Given information:

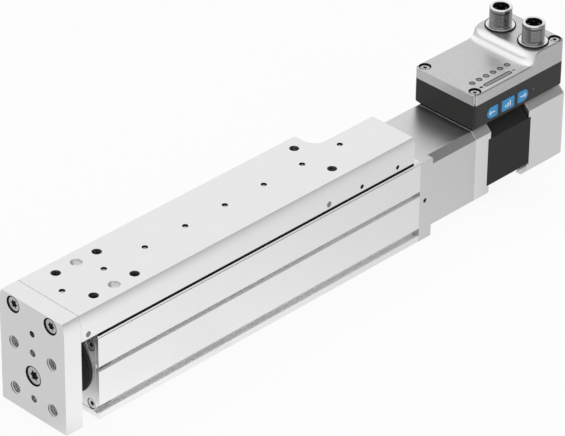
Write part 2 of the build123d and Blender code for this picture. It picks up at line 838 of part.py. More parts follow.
# Coupling housing
with BuildPart() as coupling_housing:
    with BuildSketch(section(cap_rear)):
        motor_outline(motor_width, motor_corner)
    extrude(amount=coupling_length)
    ring_cut(cap_rear, motor_front - coupling_wall, bore_radius)
    ring_cut(motor_front - coupling_wall, motor_front, pilot_radius + seat_gap)
    bore([rear_facing(motor_front, y, z) for y, z in housing_bolt_places], m3_shank + through_gap, coupling_length,
         m3_head + head_gap, housing_head_depth)
    drill([rear_facing(motor_front, y, z) for y, z in motor_bolt_places], m3_shank + fastener_gap,
          motor_bolt_thread + tap_runout)
finish(coupling_housing, "coupling_housing")

housing_screws = cap_screws(
    [rear_facing(motor_front - housing_head_depth, y, z) for y, z in housing_bolt_places],
    m3_head, m3_head_height, m3_shank, coupling_length - housing_head_depth + bearing_cap_thickness + housing_thread,
    m3_socket)
finish(housing_screws, "housing_screws")

# Jaw coupling: two hubs with three jaws each, and the spider between them
def coupling_hub(front, jaw_side, shaft, start_angle):
    with BuildPart() as hub:
        ring(front, front + hub_length, hub_radius, shaft + fastener_gap)
        jaw_from = front + hub_length if jaw_side > 0 else front
        with BuildSketch(rear_facing(jaw_from, 0, spindle_height)):
            sectors(jaw_inner_radius, hub_radius, 3, jaw_angle, start_angle)
        extrude(amount=jaw_side * (jaw_length - jaw_gap))
    return hub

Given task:
Reproduce the data in full, exactly as presented.

The result:
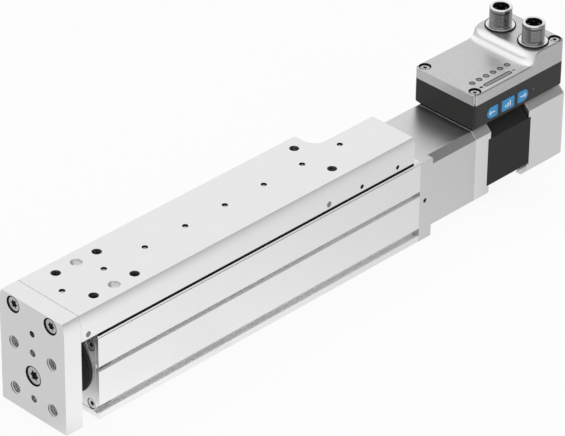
Write part 2 of the build123d and Blender code for this picture. It picks up at line 838 of part.py. More parts follow.
# Coupling housing
with BuildPart() as coupling_housing:
    with BuildSketch(section(cap_rear)):
        motor_outline(motor_width, motor_corner)
    extrude(amount=coupling_length)
    ring_cut(cap_rear, motor_front - coupling_wall, bore_radius)
    ring_cut(motor_front - coupling_wall, motor_front, pilot_radius + seat_gap)
    bore([rear_facing(motor_front, y, z) for y, z in housing_bolt_places], m3_shank + through_gap, coupling_length,
         m3_head + head_gap, housing_head_depth)
    drill([rear_facing(motor_front, y, z) for y, z in motor_bolt_places], m3_shank + fastener_gap,
          motor_bolt_thread + tap_runout)
finish(coupling_housing, "coupling_housing")

housing_screws = cap_screws(
    [rear_facing(motor_front - housing_head_depth, y, z) for y, z in housing_bolt_places],
    m3_head, m3_head_height, m3_shank, coupling_length - housing_head_depth + bearing_cap_thickness + housing_thread,
    m3_socket)
finish(housing_screws, "housing_screws")

# Jaw coupling: two hubs with three jaws each, and the spider between them
def coupling_hub(front, jaw_side, shaft, start_angle):
    with BuildPart() as hub:
        ring(front, front + hub_length, hub_radius, shaft + fastener_gap)
        jaw_from = front + hub_length if jaw_side > 0 else front
        with BuildSketch(rear_facing(jaw_from, 0, spindle_height)):
            sectors(jaw_inner_radius, hub_radius, 3, jaw_angle, start_angle)
        extrude(amount=jaw_side * (jaw_length - jaw_gap))
    return hub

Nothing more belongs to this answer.